Forceps, a tweezers-type instrument, are also painful as they are used to grasp the eye at the sclera by pinching, which often causes a hemorrhage. The cornea shape easily becomes distorted, inducing astigmatism, and the intraocular pressure rises unpredictably. Forceps have a numbers of drawbacks including subconjunctival hemorrhage and pain which can cause increased patient anxiety. Disadvantages can include torsion movements when a patient tries to move an eye with one point fixation and the resultant movement is incyclo or excyclotorsion. Depending on the degree of pressure exerted by the surgeon, the intraocular pressure can fluctuate greatly. In RK, the depth of each incision may vary depending on the intraocular pressure, and surgeons will try to maintain a constant intraocular pressure by altering the forceps pressure on the eye. Corneal distortion also occurs depending on the force exerted and distance from the cornea of the forceps. It is not completely understood how altering the corneal shape intraoperatively during RK, LASIK and PRK affects the outcome. The use of various rings with multiple small teeth, such as the Thornton ring, eliminates some of the problems with one-point fixation. However, all these methods have several drawbacks.
Some prior art devices, including ring structures and a tubular component connected thereto, were problematic in that the connection between the ring structures and the tubular component was of secondary consideration and of barely adequate construction. Often, the connection therebetween was not entirely suitable with respect to a solid pressure or vacuum connection, or the stability of the ring structures with respect to the tubular component was not entirely satisfactory. The present invention provides an eye positioner which provides for excellent pressure or vacuum connections and which provides for suitable accommodation and connection of a tubular component to the ring structure by the use of the attachment fixture.

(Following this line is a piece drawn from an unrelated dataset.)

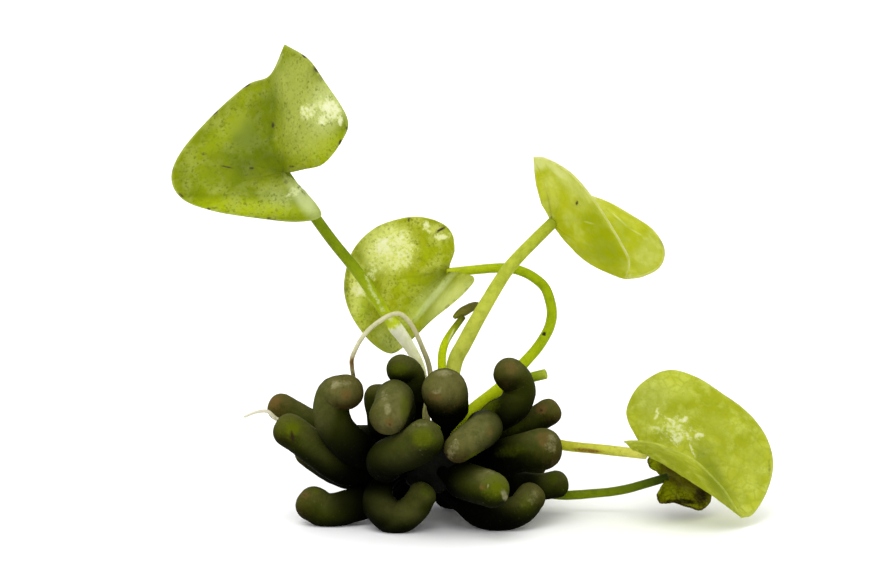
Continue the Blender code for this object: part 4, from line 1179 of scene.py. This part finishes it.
            (46.0, 4.2, 6), (44.5, 2.6, 3), (42.2, 3.0, 1), (39.8, 3.7, 0.5), (37.4, 3.7, 1),
            (36.9, 5.2, 1.5)],
        "marks": {
            "light": [
                (1.0, 36.0, 9.2, 1.2, 1.6, 0), (0.7, 38.4, 5.6, 1.6, 1.4, 0),
                (0.4, 41.6, 5.4, 1.4, 1.0, 0)],
            "dark": [(0.7, 44.4, 4.8, 1.3, 1.6, 0), (0.7, 41.0, 3.9, 3.2, 0.5, 0)]}},
}


def rimLine(points, corners):
    # a smooth rim with a sharp point at each corner
    stops = [0, *corners, len(points) - 1]
    pieces = [smoothLine(points[a:b + 1], leafShape["perSpan"])[:-1] for a, b in zip(stops[:-1], stops[1:])]
    return np.vstack([*pieces, points[-1:]])


def growLeaf(node, look):
    join = place(*look["join"])
    rim = rimLine(np.array([place(*p) for p in look["rim"]]), look["corners"])
    spokes = rim - join
    facing = unit(np.cross(spokes[:-1], spokes[1:]).sum(axis=0))
    around = np.linspace(0, 1, len(rim))
    fromKeel = (around - look["tip"] / (len(look["rim"]) - 1)) / leafShape["keelWidth"]
    bend = seen(*look["keel"]) - seen(0, 0, 0)
    fade = 1 - np.abs(2 * around - 1) ** 4
    cup = look["cup"] * fade
    swell = facing * cup[:, None] + bend * np.exp(-fromKeel ** 2)[:, None]
    wave = np.sin(around * math.tau * leafShape["brimWaves"]) * look["brim"] * fade
    brim = facing * wave[:, None]
    seed = lineMesh(node + "_rim", rim, swell=swell * mm, brim=brim * mm)
    title = node.replace("_", " ")
    upper = leafMaterial(title + " upper", {**look["upper"], "netSize": look["netSize"]})
    under = leafMaterial(title + " under", {**look["under"], "netSize": look["netSize"]})
    piece = grow(node + "_blade", seed, bladeTree, {
        "Rows": leafShape["rows"], "Join": tuple(join * mm), "Ripple Height": look["rippleHeight"] * mm,
        "Ripple Size": look["rippleSize"] * mm, "Net Height": look["netHeight"] * mm,
        "Net Size": look["netSize"] * mm, "Rib Height": look["ribHeight"] * mm,
        "Rib Count": float(look["ribs"]), "Seed": look["upper"]["seed"], "Material": upper},
        leafShape["thickness"])
    piece.data.materials.append(under)
    paintMarks(piece, look["marks"])
    keep(piece, node)


for leafName, leafLook in leaves.items():
    growLeaf(leafName, leafLook)
print("leaves grown")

Some prior art devices included ring structures formed of a rigid support ring having an annular channel which accommodated a flexible sealing ring affixed therein by frictional engagement, adhesive, or a combination thereof. As such, the attachment of the rigid support ring to the flexible sealing ring may have been of secondary consideration. Such connections were not entirely suitable, particularly when an adhesive bond may not have been evenly applied, resulting in nonlinear geometry, irregular structure, and the like. The present invention overcomes the inadequacies of the prior art by providing an annular vacuum ring in which a flexible sealing ring is overmolded onto a channeled support ring.
The invention also ensures that any modest change in the intraocular pressure of the eye is both controlled and predictable, unlike the prior art methods (such as grasping the eye with a forceps) which can induce erratic changes in intraocular pressure and concomitant distortion of the corneal topography.
The instrument of the invention also eliminates the problems encountered due to patient eye movement during exams and ophthalmic surgery.